Monaro@JHP 12-31-2008, 02:20 AM dont get me wrong, if you drive off and can tell right away, like myself, it definitely should be covered. but down the line, rotors can go bad and warp depending on how the driver drives and their braking habits, and i believe the dealership considers this wear and tear. if its defective, its defective, and the dealership can determine this. i actually remeber the dude telling me when i was signing the papers that the brake pads, rotors, and tires or something like that arent covered. i could be wrong, but i think thats what i remember.
So.... GM document is not good for you? post 30
#00-05-22-002K: Disc Brake Warranty Service and Procedures - (May 6, 2008)
meridock 12-31-2008, 07:25 AM the op mentioned this was "700 miles on the dial" and the highlighted post has a minimum or 2k as its bingo but being this is a 2008 car in question and FL (humid) the one I looked at was "• Corrosion -- Pulsation Caused by Thickness Variation (Lot Rot / Low Miles -- 0-321 km (0-200 mi):
At times more extensive corrosion can cause pulsation due to thickness variation. This usually happens when the vehicle is parked for long periods of time in humid type conditions and the braking surface area under the pads corrodes at a different rate compared to the rest of the braking surface area. Cleaning up of braking surfaces (burnishing) can be accomplished by 10 - 15 moderate stops from 56- 64 km/h (35 - 40 mph) with cooling time between stops. If multiple moderate braking stops do not correct this condition, follow the "Brake Rotor Clean-Up Procedure" below."
which then has "Important: In some flaking instances, cleaning-up this type of corrosion may require more rotor material to be removed then desired. Customer consideration should be taken in these situations and handled on a case by case basis, depending on the amount/percentage of rotor life remaining and the vehicle's warranty time and miles."
turning a rotor to get a few more miles out of it at the end of life is a common repair. but to consider a turning of the rotor at the beginning of life just puts the life of the rotor before you have to replace it on a count down, and given the repair will be on the OPs dime it removes the option of turning it. One can only turn a rotor one maybe two times on performance cars - in fact on my brembos it was zero times. they will warp if turned or given only one track day or 5k miles of use.

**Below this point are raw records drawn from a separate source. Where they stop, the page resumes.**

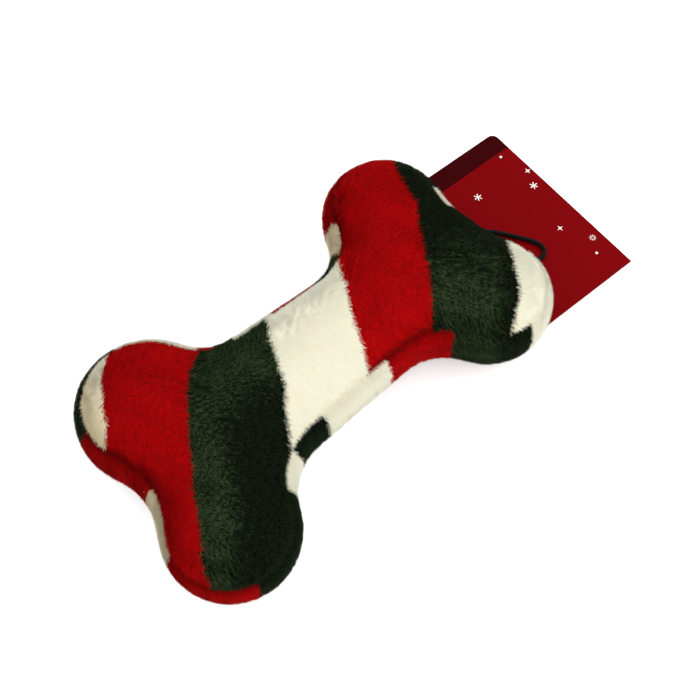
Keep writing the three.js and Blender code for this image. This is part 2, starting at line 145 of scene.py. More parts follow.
# Braided polyester: a matt black cord with hardly any shine, on which the crossing strands of the
# braid show as slanting ribs. They are drawn coarser than real strands, which are too fine to show.
material, tree, shader = new_material("braided_black_elastic")
along_and_around = add_node(tree, "ShaderNodeTexCoord").outputs["UV"]
pitches = LOOP_OUT_OF_SEAM / BRAID_PITCH
strands = []
for lean in (BRAID_STRANDS, -BRAID_STRANDS):
    laid = add_node(
        tree, "ShaderNodeMapping", {"Vector": along_and_around, "Scale": (pitches, lean, 1)},
    )
    axes = add_node(tree, "ShaderNodeSeparateXYZ", {0: laid.outputs[0]}).outputs
    phase = add_node(tree, "ShaderNodeMath", {0: axes[0], 1: axes[1]}, operation="ADD")
    wave = add_node(tree, "ShaderNodeMath", {0: phase.outputs[0], 1: 1.0}, operation="PINGPONG")
    strands.append(wave.outputs[0])
weave = add_node(tree, "ShaderNodeMath", {0: strands[0], 1: strands[1]}, operation="MAXIMUM")
ribs = add_node(
    tree, "ShaderNodeBump", {"Height": weave.outputs[0], "Strength": 0.6, "Distance": BRAID_RELIEF},
)
tree.links.new(ribs.outputs[0], shader.inputs["Normal"])
shader.inputs["Base Color"].default_value = linear(ELASTIC_BLACK)
shader.inputs["Roughness"].default_value = 0.8
shader.inputs["Specular IOR Level"].default_value = 0.15
elastic.data.materials.clear()
elastic.data.materials.append(material)
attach(elastic, "loop")
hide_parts("elastic_loop")

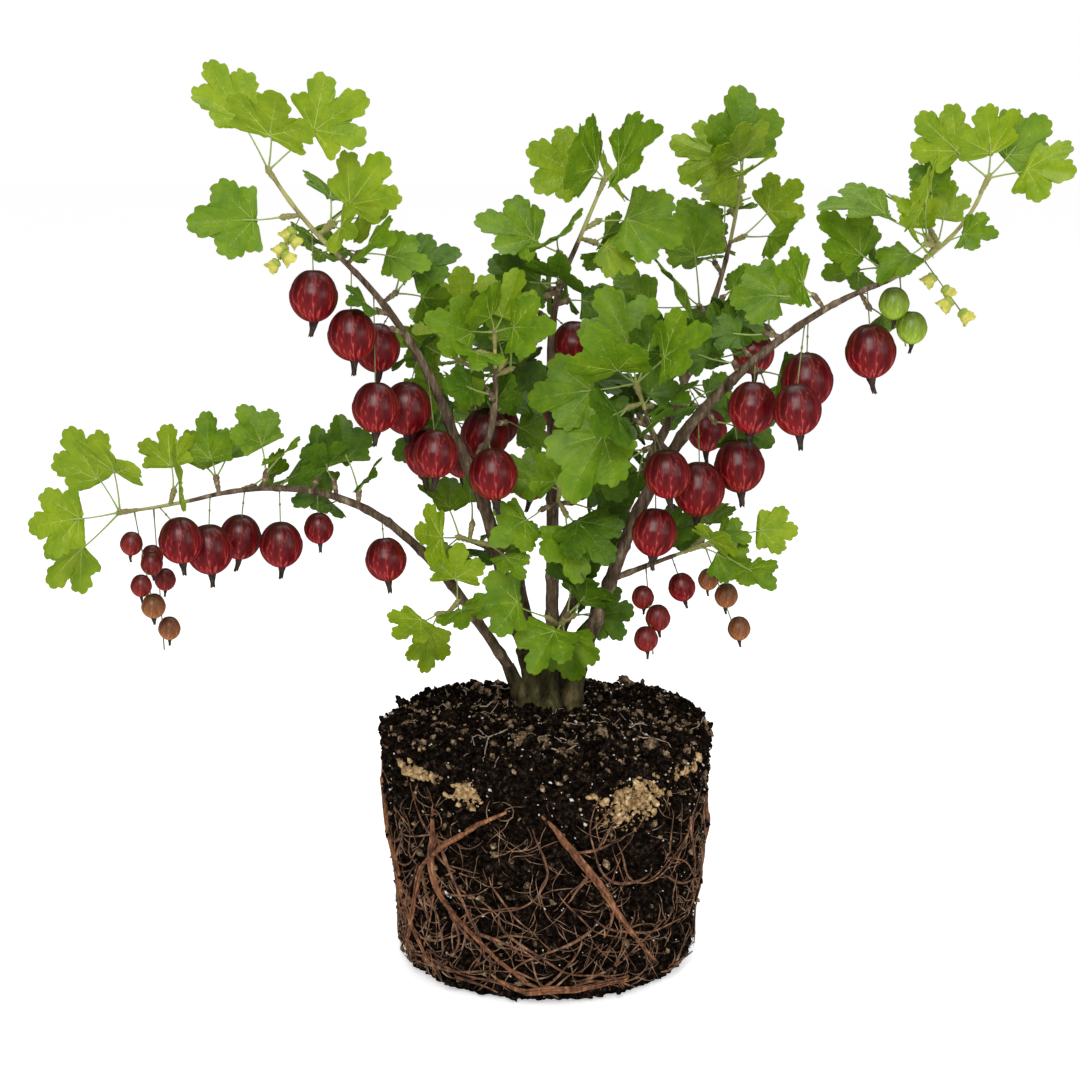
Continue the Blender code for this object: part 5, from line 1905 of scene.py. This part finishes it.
def main_root(points, radius, draw, kept):
    """A main root of several strands, which starts in the compost, and the roots off it."""
    line = smooth_line(points, ROOT_STEP)
    places = []
    for number, point in enumerate(line):
        turn = math.atan2(point.y, point.x)
        ahead = way_along(line, number)
        across = ahead.dot(Vector((-math.sin(turn), math.cos(turn), 0)))
        places.append((turn, point.z, math.degrees(math.atan2(across, -ahead.z))))
    turn, height, course = places[0]
    lead = creeping(turn, height, course + 180, 0.020, radius * 0.5, draw, 3)[0]
    for share, aside, outward in STRANDS:
        laid = []
        for number, (turn, height, course) in enumerate(places):
            point, out = root_bed(turn, height)
            side = out.cross(Vector((0, 0, 1))) * math.cos(math.radians(course))
            side += Vector((0, 0, 1)) * math.sin(math.radians(course))
            where = Vector((number * 0.35, aside * 9, radius * 999))
            sway = aside + STRAND_SWAY * noise.noise(where)
            laid.append(point + side * radius * sway + out * radius * outward)
        laid[-1] = laid[-1] - out * radius
        kept[0].append((lead[:0:-1] + laid if outward else laid, radius * share * 1.25))
    branch_out(places, MAIN_FORK, 0, min(radius, 0.0016), draw, kept)


def soil_root(draw):
    """A thin root that wanders over the soil: (points, radius), or none where it is too short."""
    spot = around(draw.uniform(0, math.tau), draw.uniform(*SOIL_START))
    way = draw.uniform(0, math.tau)
    run = []
    for _ in range(SOIL_ROOT_STEPS):
        if spot.length < BALL_RIM_RADIUS - 0.003:
            run.append(soil_point(math.atan2(spot.y, spot.x), spot.length, 0.0006))
        way += draw.gauss(0, 0.35)
        spot = spot + around(way) * ROOT_STEP
    return (run, draw.uniform(*SOIL_RADIUS)) if len(run) >= LEAST_POINTS else None


def roots():
    """The main roots, the side roots that fork off them, and a net of fine ones."""
    draw = random.Random("fine roots")
    kept = [[], [], []]
    for points, radius in root_paths():
        main_root(points, radius, draw, kept)
    for number in range(FINE_ROOTS):
        turn = math.tau * number / FINE_ROOTS + draw.uniform(-0.1, 0.1)
        radius = draw.uniform(*FINE_RADIUS)
        found = creeping(turn, draw.uniform(*FINE_HEIGHT), draw.gauss(0, 45),
                         draw.uniform(*FINE_LENGTH), radius, draw, 4)
        keep_root(found, radius, 1, draw, kept, (FINE_FORK, 0))
    for _ in range(FOOT_ROOTS):
        radius = draw.uniform(*FOOT_RADIUS)
        found = creeping(draw.uniform(0, math.tau), draw.uniform(*FOOT_HEIGHT),
                         draw.choice((-1, 1)) * draw.uniform(*FOOT_COURSE), FOOT_LENGTH, radius,
                         draw, 2)
        keep_root(found, radius, 1, draw, kept, (FOOT_FORK, 1))
    for _ in range(HAIR_ROOTS):
        radius = draw.uniform(*HAIR_RADIUS)
        found = creeping(draw.uniform(0, math.tau), draw.uniform(*HAIR_HEIGHT), draw.gauss(0, 50),
                         draw.uniform(*HAIR_LENGTH), radius, draw, 12)
        keep_root(found, radius, 2, draw, kept)
    pale = [root for root in (soil_root(draw) for _ in range(SOIL_ROOTS)) if root]
    root_piece("thick_roots", kept[0], 8, "root_rust")
    root_piece("side_roots", kept[1], 6, "root_tawny")
    root_piece("hair_roots", kept[2], 4, "root_straw")
    root_piece("soil_roots", pale, 4, "root_cream")


# Studio


def studio():
    """A white floor and sky with soft lamps above, and the camera."""
    picked()
    bpy.ops.mesh.primitive_plane_add(size=FLOOR_SIZE, location=(0, 0, FLOOR_HEIGHT))
    floor = bpy.context.active_object
    floor.name = "floor"
    shader = new_finish("floor_white", 0.9, 0.5)[2]
    shader.inputs["Base Color"].default_value = (0.9, 0.9, 0.9, 1)
    shader.inputs["Emission Color"].default_value = (1, 1, 1, 1)
    shader.inputs["Emission Strength"].default_value = FLOOR_GLOW
    floor.data.materials.append(bpy.data.materials["floor_white"])
    floor.visible_glossy = False
    bpy.context.scene.world = white_sky()
    for name, place, aim, size, power in LIGHTS:
        light = bpy.data.lights.new(name, "AREA")
        light.shape = "SQUARE"
        light.size = size
        light.energy = power
        lamp = shown(name, light)
        lamp.location = place
        lamp.rotation_euler = (Vector(aim) - Vector(place)).to_track_quat("-Z", "Y").to_euler()
    lens = bpy.data.cameras.new("camera")
    lens.lens = CAMERA_LENS
    lens.sensor_width = 36
    camera = shown("camera", lens)
    camera.location = CAMERA_PLACE
    camera.rotation_euler = (math.radians(CAMERA_TILT), 0, 0)
    bpy.context.scene.camera = camera
    bpy.context.scene.view_settings.view_transform = "Standard"


def white_sky():
    """White behind the bush, a softer light on it, and a dim reflection in what is glossy."""
    world = bpy.data.worlds.new("studio")
    world.use_nodes = True
    nodes, links = world.node_tree.nodes, world.node_tree.links
    ray = nodes.new("ShaderNodeLightPath")
    last = nodes["Background"]
    last.inputs["Color"].default_value = (1, 1, 1, 1)
    last.inputs["Strength"].default_value = SKY_LIGHT
    for kind, strength in (("Is Glossy Ray", SKY_SHINE), ("Is Camera Ray", 1.0)):
        other = add_node(nodes, "Background", {"Color": (1, 1, 1, 1), "Strength": strength})
        either = nodes.new("ShaderNodeMixShader")
        links.new(ray.outputs[kind], either.inputs["Fac"])
        links.new(last.outputs[0], either.inputs[1])
        links.new(other.outputs[0], either.inputs[2])
        last = either
    links.new(last.outputs[0], nodes["World Output"].inputs["Surface"])
    return world


# The bush
add_finishes()
masses = grow_masses(unit_shapes())
foliage(masses)
wood_twigs(masses)
fruit(masses)
wood(masses)
compost_body()
crumbs()
roots()
studio()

Event3Horizon 12-31-2008, 08:33 AM Monaro, in regards to your post, my brake pedal is not pulsating at all. Its just my steering wheel wobbles left and right in extremely small increments. Actually, it is not more pronounced as i go faster and brake. As I go faster and brake, its usually not noticable unless i ram the brake hard. Its more noticable at low speed.
Also, i've noticed when im stuck in traffic or something, and release the brake while holding it very lightly (car is crawling) i notice the car bounces (speeds up, slows down, speeds up) without giving it any gas and just holding the brake lightly. I don't know if this is the transmission trying to "go" thats doing this bouncing or the rotor issue.
Event3Horizon 01-07-2009, 09:53 PM ok well update..
Brought it in to the dealer and looks like they machined and rotated the rotors as written on the receipt. It feels better now. Also they adjust the handbrake and it locks the wheels quicker now. I had an issue where id have to raise the handbrake real high to get it to even lock minimally.
Top-Gun 01-08-2009, 04:39 PM I just went through this, the day I brought my car home I noticed it had a heavy brake pulsation. The car had very little mileage so I assume it was from sitting during shipping and on the lot rather than some numb nuts test driving it hard. As I drove the car, it became less and less severe but it still pissed me off so I took the car in after 1000 miles or so. The dealer turned the front rotors on my car.
One of he biggest issues with pulsations is improper lug nut torque procedures. The problem with this is that it usually shows up 2k to 5k after the fact, as gm engineering is pointing out. This always adds excitement
mike
dms
Derekprz 01-12-2009, 06:33 PM I bought my 2008 G8 a week ago at 16 miles. 3 days later I was braking going down hill and had noise in the left front wheel and steering wheel shake. I took it to the dealer 10 days after purchase and they said that they had to turn the rotors. They also said that the left front wheel bearing/hub assembly was warped and had to be replaced. I surely hope this is all I have to deal with. I love the car, but not sitting in the service department.
Commguy06 01-19-2009, 07:27 PM Only had 400 miles on the car and felt the brake wobble. took it to the dealership and they turned the rotors and problem fixed.:driving:
chiefenterprises01 01-21-2009, 01:53 AM Its good to have a consult with the professional mechanic near your area. I think some oil or grease will not be there in the engine or the wheel or the way between both. Just get conclusion and get the auto parts if required. But don't ride without repairing it.